Some good, some bad

One of our RetireJapan forum posters spotted this news story: it seems the government is considering making some changes to the NISA accounts.

According to the article linked above, people aren’t really using the accounts, but bureaucrats are reluctant to extend the duration as they are worried about losing tax revenue.

They may be angling towards a compromise: a longer tax-free period of 20 years, but half the contribution amount (600,000 yen a year). It seems this new account wouldn’t replace the current NISA, but provide an alternative. Investors will choose between the shorter, bigger NISA account or the longer, smaller one each year.

It’s a tough call, but I would probably go for the longer-term account. 20 years of tax-free dividends and capital gains are hard to pass by!

How about you? Do you already have a NISA account? Do you max it out (this makes you very rare, according to the government)? Would you choose the new NISA account over the current one?

10 Responses

  1. I have a maxed out ISA (which incidentally I’m currently at a loss on because I misunderstood it when i started out), but I think a combination of three things are stopping their popularity.
    1. The fact that they’re impossible to understand. Just look at the 5 year step diagram every NISA provider shows you before you open an account. If it was simpler, like, permanent, maybe it’d get more take-up. Imagine being able to say “Put in up to X every year and it stays tax free”. Simple.
    2. It’s too inflexible. First, rather than being a wrapper, which would allow you to sell things you bought, it’s more like a flag on new investments. So if you buy something and change your strategy or want to rebalance but you’re out of allowance, you’re stuck with your choice. It would be nicer if they counted the cash deposit as the contribution, then allowed you to do what you want once they money was in, rather than marking every purchase down against your allowance. I’d also like to see dividend reinvestment (maybe this is just my provider / choice of investments?), but not being able to reinvest dividends efficiently also makes them less effective.
    3. A general lack of interest in investing. I don’t think I know anybody personally that owns stocks. And even when I wanted to make an account, most providers seem to only sell their own dodgy mutual funds, unless you go directly to a broker.
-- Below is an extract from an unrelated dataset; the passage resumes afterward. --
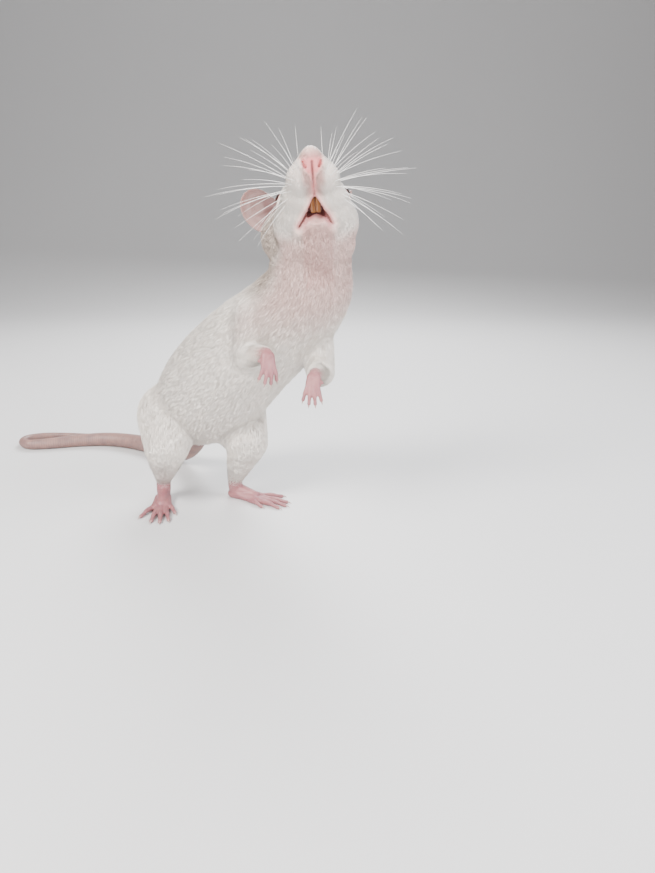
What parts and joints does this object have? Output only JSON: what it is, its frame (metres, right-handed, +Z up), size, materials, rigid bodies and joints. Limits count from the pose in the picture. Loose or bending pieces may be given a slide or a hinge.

    1. You have hit the nail on the head. Basically I have come to the conclusion that a NISA account is only good for holding an ‘all-in-one’ automatically re-balancing passive investment fund of bonds and stocks due to the fact that you can’t self re-balance within the NISA wrapper. At the end of the 5 years you then cash out your tax free profits (if any) and reinvest in a new 5 year fund. Better than nothing I guess but still pretty weak beer IMO.

      1. That is probably the best option. Any contenders on Rakuten?
        I’ve been buying dividend stocks in my NISA, but there are probably more efficient ways of using it…

      2. I beg to differ regarding the use of NISA in this scenario.
        Given that it allows for tax-free investing, would it not make more sense to place tax-inefficient investments inside NISA (e.g. dividend paying stocks/funds), and to place tax efficient investments inside the 特定口座? (e.g. funds that automatically reinvest or rebalance)
        Thus if one wants to rebalance within NISA, it would be more efficient to do so by purchasing more of the underperforming component when dollar cost averaging.
        Disclaimer: The above strategy is how I rebalance within NISA as well

      3. Reply to Desmond
        I don’t really think it makes a difference in the end. Those balanced funds are converting the dividends and interest to capital gains. If the funds paid dividends and interest in cash it would net out the same except you may not be able to reinvest that cash into NISA if you have already maxed out the cap.
        DCA is a good strategy but only works up to the limit and sometimes you may want to sell to rebalance, not just buy.

  2. Hi MO
    Thanks for the great comment! I completely agree with all three of your points. It’s almost like the MoF bureaucrats sat down and said, “okay, so the politicians decided to start NISA, how can we make it as unattractive as possible within the guidelines?”

    1. Hmm, sounds like a pattern with the Japanese government. Turn a good idea into something so broken and unclear nobody wants it.

  3. My intuition tells me that the 20 years actually means two tax free time periods of 10 years – at the end of the first 10 year period, we can choose to roll over 600,000 yen into the next 10 year period, or move in into the taxable account.
    This will inevitably affect the total assets that we can accumulate at the end of the 20 year period, compared to the current 5 year scheme (extended once).
    Until more information is released, this is at best speculation and would result in meaningless number crunching.

    1. That would be a different kettle of fish indeed.
      Hope it’s 20 years per account, then you can rack up a decent amount in NISA (12 million in year 20 as opposed to max 6 million in year 5 now).